# START OF Information given

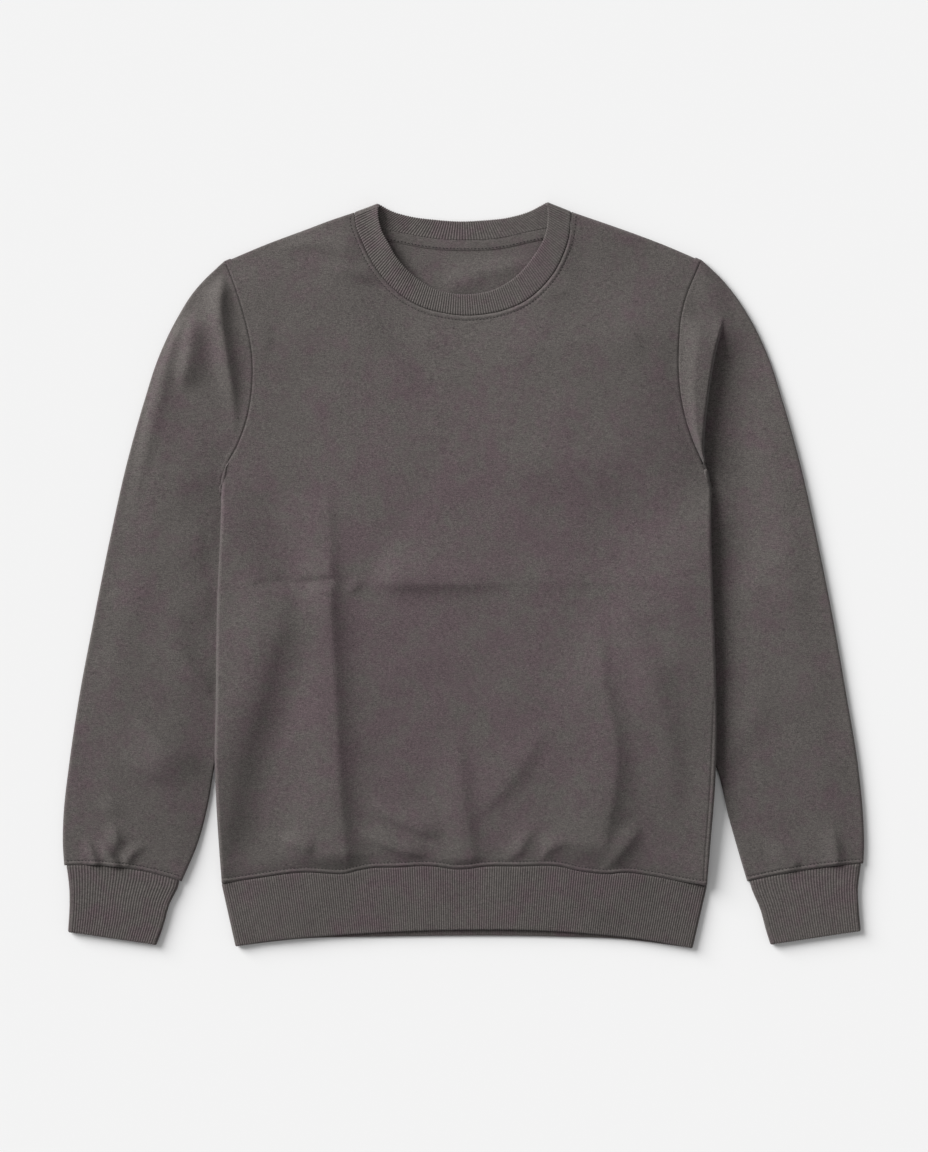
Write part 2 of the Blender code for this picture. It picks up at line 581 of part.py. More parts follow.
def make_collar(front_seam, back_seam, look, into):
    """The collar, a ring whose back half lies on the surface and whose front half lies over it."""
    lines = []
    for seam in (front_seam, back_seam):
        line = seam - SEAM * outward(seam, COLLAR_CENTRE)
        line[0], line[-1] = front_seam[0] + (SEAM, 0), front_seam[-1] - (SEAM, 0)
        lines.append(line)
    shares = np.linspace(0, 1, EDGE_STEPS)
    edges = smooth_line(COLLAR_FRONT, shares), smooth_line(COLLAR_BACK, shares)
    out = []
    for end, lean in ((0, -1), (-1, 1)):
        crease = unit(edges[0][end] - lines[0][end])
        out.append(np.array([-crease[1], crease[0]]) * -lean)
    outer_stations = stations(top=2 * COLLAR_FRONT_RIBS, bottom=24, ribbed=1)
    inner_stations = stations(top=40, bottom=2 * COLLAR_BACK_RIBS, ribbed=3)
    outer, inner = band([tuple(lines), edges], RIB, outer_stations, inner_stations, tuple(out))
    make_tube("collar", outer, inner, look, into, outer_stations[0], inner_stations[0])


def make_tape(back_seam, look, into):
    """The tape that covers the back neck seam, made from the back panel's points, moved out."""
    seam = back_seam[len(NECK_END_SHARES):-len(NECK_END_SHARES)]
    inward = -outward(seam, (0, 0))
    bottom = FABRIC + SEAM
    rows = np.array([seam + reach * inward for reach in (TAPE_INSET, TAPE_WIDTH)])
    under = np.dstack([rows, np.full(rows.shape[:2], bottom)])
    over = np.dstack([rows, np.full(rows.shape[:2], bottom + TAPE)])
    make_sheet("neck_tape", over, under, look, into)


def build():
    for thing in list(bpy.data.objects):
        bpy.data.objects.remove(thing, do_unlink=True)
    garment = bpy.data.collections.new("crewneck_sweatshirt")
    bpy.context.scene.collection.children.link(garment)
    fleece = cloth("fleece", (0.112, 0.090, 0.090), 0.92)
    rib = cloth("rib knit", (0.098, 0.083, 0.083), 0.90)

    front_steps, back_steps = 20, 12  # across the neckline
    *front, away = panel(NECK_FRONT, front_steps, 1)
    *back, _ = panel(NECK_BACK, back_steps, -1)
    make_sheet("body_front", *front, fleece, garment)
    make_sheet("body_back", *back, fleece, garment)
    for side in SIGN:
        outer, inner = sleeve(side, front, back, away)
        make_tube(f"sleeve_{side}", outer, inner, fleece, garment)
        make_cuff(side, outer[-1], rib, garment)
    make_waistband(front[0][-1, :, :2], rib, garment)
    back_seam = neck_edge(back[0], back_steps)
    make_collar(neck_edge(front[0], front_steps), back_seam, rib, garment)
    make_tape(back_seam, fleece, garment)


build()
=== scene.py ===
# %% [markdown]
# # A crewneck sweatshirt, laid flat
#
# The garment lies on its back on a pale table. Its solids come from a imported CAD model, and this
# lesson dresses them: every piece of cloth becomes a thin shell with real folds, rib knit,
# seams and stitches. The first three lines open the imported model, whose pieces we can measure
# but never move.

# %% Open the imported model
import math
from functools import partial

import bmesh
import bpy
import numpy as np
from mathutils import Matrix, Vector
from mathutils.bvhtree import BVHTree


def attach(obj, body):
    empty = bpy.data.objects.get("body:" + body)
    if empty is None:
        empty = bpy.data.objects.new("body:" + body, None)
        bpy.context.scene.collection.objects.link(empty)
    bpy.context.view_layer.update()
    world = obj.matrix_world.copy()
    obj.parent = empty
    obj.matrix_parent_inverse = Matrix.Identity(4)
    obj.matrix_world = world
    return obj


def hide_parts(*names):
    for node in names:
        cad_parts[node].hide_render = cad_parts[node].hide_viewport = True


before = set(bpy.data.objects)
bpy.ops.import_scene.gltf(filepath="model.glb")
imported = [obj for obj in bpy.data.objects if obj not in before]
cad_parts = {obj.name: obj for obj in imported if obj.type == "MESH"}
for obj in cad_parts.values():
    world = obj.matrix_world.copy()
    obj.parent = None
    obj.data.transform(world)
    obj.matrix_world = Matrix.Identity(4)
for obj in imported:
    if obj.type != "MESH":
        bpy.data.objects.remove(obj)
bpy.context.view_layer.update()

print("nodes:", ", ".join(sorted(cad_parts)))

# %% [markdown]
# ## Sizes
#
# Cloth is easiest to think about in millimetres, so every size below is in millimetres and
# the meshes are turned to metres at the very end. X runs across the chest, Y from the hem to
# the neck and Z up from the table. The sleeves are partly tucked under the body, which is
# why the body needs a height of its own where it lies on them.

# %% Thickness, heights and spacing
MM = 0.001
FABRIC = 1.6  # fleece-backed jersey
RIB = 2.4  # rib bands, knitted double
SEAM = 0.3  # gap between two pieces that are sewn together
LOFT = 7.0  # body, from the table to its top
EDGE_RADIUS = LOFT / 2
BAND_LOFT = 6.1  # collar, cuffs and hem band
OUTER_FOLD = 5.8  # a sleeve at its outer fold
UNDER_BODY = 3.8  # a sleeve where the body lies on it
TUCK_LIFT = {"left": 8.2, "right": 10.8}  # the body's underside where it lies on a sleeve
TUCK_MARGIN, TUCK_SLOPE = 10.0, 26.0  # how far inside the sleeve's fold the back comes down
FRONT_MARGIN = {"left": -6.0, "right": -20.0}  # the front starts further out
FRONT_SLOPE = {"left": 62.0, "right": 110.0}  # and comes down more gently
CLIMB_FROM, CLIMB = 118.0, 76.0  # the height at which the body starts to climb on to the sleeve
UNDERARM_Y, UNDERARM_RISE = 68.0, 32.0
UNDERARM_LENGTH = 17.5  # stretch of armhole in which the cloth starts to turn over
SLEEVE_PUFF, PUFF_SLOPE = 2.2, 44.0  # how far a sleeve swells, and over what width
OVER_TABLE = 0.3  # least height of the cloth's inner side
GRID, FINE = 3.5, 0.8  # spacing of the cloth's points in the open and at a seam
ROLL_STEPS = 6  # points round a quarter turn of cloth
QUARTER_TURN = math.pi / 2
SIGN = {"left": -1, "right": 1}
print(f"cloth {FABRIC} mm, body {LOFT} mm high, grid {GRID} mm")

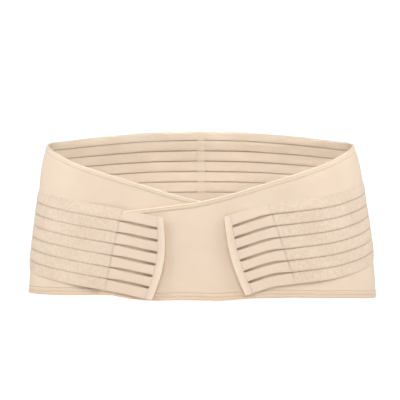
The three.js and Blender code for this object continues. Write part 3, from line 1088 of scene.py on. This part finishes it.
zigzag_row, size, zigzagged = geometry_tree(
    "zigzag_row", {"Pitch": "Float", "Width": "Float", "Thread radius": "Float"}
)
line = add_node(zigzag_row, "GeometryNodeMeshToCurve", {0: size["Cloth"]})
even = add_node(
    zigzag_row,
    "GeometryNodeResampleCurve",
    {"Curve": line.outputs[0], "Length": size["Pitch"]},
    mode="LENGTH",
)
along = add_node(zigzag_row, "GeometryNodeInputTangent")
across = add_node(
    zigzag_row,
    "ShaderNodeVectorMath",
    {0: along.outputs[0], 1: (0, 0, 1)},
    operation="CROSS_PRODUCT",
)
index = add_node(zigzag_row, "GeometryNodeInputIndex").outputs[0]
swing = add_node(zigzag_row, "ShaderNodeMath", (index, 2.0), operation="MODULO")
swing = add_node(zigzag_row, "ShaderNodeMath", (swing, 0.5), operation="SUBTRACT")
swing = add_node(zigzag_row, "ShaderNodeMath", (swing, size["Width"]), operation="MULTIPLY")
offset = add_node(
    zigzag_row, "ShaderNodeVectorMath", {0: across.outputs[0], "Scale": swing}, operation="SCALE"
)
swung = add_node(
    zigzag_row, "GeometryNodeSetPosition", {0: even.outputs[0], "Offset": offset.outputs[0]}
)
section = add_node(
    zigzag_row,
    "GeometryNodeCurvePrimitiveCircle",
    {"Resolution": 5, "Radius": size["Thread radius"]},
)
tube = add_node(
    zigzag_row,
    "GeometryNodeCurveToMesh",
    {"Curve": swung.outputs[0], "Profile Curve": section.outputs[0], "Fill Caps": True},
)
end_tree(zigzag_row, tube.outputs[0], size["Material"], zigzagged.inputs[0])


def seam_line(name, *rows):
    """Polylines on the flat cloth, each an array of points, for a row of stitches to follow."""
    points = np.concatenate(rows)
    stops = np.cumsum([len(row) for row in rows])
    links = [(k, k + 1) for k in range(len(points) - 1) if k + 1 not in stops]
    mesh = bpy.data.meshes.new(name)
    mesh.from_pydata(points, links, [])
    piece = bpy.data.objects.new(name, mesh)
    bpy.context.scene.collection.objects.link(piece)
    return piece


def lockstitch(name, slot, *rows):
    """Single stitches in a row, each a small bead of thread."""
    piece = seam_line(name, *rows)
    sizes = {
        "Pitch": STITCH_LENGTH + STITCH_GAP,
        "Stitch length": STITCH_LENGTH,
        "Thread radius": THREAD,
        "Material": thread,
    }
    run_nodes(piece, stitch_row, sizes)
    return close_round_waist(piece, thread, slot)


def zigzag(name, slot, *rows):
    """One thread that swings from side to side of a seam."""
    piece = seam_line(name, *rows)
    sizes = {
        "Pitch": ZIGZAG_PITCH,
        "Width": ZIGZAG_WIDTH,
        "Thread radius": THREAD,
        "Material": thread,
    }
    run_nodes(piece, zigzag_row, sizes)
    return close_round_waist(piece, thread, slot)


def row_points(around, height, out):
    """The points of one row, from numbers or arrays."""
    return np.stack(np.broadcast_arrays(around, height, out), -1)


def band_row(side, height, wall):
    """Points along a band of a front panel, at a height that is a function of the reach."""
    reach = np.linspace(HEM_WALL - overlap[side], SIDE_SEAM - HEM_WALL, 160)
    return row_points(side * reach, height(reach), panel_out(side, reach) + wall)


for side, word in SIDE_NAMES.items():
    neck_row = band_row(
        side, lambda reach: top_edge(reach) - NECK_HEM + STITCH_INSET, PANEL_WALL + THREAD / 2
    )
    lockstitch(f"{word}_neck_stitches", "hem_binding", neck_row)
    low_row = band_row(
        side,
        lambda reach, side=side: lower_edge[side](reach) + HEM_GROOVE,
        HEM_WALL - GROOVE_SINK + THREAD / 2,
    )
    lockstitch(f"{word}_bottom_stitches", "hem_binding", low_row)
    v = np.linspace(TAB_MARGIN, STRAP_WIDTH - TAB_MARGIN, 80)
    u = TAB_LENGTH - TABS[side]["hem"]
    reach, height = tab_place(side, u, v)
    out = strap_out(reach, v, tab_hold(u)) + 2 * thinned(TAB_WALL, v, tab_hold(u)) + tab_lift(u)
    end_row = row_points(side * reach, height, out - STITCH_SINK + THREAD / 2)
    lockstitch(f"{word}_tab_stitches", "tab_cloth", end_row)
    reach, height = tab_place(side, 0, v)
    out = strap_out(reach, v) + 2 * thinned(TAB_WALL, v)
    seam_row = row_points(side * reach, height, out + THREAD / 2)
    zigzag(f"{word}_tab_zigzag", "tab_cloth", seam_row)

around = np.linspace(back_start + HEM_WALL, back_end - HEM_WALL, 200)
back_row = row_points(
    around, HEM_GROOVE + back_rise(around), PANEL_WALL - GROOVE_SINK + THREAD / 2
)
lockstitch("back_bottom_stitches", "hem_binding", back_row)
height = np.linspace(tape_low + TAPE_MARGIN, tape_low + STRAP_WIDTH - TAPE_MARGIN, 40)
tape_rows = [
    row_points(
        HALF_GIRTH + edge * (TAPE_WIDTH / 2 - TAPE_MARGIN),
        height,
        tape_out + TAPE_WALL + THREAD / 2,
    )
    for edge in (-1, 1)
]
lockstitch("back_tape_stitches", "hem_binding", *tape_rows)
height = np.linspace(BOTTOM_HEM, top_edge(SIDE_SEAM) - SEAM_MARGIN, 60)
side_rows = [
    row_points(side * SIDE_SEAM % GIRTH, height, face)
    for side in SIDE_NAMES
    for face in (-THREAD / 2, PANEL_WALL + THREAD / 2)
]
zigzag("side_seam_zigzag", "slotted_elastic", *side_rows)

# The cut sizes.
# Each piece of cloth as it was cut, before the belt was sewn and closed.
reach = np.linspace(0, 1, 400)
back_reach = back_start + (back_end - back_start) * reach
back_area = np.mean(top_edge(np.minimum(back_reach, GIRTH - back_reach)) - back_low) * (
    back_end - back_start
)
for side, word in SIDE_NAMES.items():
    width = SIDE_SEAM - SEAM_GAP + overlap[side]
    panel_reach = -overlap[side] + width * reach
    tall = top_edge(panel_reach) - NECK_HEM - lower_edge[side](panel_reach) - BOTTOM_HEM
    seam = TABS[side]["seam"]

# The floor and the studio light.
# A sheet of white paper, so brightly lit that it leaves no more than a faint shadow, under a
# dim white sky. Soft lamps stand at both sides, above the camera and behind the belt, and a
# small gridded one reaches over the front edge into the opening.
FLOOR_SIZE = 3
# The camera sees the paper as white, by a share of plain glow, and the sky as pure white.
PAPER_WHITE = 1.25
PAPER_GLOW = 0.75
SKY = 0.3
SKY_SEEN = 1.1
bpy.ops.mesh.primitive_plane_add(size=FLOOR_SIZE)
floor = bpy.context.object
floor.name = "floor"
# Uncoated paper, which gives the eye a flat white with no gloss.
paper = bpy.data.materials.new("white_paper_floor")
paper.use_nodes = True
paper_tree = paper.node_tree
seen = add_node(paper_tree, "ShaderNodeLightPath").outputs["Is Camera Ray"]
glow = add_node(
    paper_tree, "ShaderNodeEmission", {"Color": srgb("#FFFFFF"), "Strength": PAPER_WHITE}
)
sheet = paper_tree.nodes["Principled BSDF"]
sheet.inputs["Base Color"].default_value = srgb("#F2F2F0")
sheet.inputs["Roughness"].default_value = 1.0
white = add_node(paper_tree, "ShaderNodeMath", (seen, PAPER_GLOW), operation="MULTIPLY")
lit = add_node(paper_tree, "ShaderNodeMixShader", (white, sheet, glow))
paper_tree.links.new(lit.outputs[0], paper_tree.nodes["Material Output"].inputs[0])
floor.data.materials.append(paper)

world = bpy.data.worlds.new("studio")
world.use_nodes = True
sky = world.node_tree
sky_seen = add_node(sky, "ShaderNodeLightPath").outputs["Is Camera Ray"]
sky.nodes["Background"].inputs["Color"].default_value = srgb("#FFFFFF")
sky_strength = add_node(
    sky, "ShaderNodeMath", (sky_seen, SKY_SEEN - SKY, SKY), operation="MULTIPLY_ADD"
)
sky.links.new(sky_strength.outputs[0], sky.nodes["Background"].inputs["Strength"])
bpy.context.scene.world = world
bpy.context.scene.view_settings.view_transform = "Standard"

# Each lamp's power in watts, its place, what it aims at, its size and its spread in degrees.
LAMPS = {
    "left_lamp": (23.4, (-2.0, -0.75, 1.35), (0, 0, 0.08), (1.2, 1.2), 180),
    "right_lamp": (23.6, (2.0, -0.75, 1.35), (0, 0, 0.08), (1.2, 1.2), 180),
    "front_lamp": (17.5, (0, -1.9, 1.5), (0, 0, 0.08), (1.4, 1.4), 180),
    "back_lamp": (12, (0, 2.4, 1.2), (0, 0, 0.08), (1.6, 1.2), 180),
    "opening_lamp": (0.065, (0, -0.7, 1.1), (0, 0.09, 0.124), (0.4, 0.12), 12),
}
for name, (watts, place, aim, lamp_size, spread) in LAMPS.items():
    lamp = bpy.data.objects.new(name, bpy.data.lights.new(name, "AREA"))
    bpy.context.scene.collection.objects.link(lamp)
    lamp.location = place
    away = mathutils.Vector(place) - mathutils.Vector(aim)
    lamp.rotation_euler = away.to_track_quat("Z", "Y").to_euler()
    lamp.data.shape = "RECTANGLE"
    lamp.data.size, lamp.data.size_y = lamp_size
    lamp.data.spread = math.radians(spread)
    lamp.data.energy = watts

# END OF Information given

Problem details: From the line containing "front_steps, back_steps = 20, 12" down to the line containing "obj.parent = empty" in the material above, reproduce every line exactly, including the two end lines.

Solution for this exercise:
    front_steps, back_steps = 20, 12  # across the neckline
    *front, away = panel(NECK_FRONT, front_steps, 1)
    *back, _ = panel(NECK_BACK, back_steps, -1)
    make_sheet("body_front", *front, fleece, garment)
    make_sheet("body_back", *back, fleece, garment)
    for side in SIGN:
        outer, inner = sleeve(side, front, back, away)
        make_tube(f"sleeve_{side}", outer, inner, fleece, garment)
        make_cuff(side, outer[-1], rib, garment)
    make_waistband(front[0][-1, :, :2], rib, garment)
    back_seam = neck_edge(back[0], back_steps)
    make_collar(neck_edge(front[0], front_steps), back_seam, rib, garment)
    make_tape(back_seam, fleece, garment)


build()
=== scene.py ===
# %% [markdown]
# # A crewneck sweatshirt, laid flat
#
# The garment lies on its back on a pale table. Its solids come from a imported CAD model, and this
# lesson dresses them: every piece of cloth becomes a thin shell with real folds, rib knit,
# seams and stitches. The first three lines open the imported model, whose pieces we can measure
# but never move.

# %% Open the imported model
import math
from functools import partial

import bmesh
import bpy
import numpy as np
from mathutils import Matrix, Vector
from mathutils.bvhtree import BVHTree


def attach(obj, body):
    empty = bpy.data.objects.get("body:" + body)
    if empty is None:
        empty = bpy.data.objects.new("body:" + body, None)
        bpy.context.scene.collection.objects.link(empty)
    bpy.context.view_layer.update()
    world = obj.matrix_world.copy()
    obj.parent = empty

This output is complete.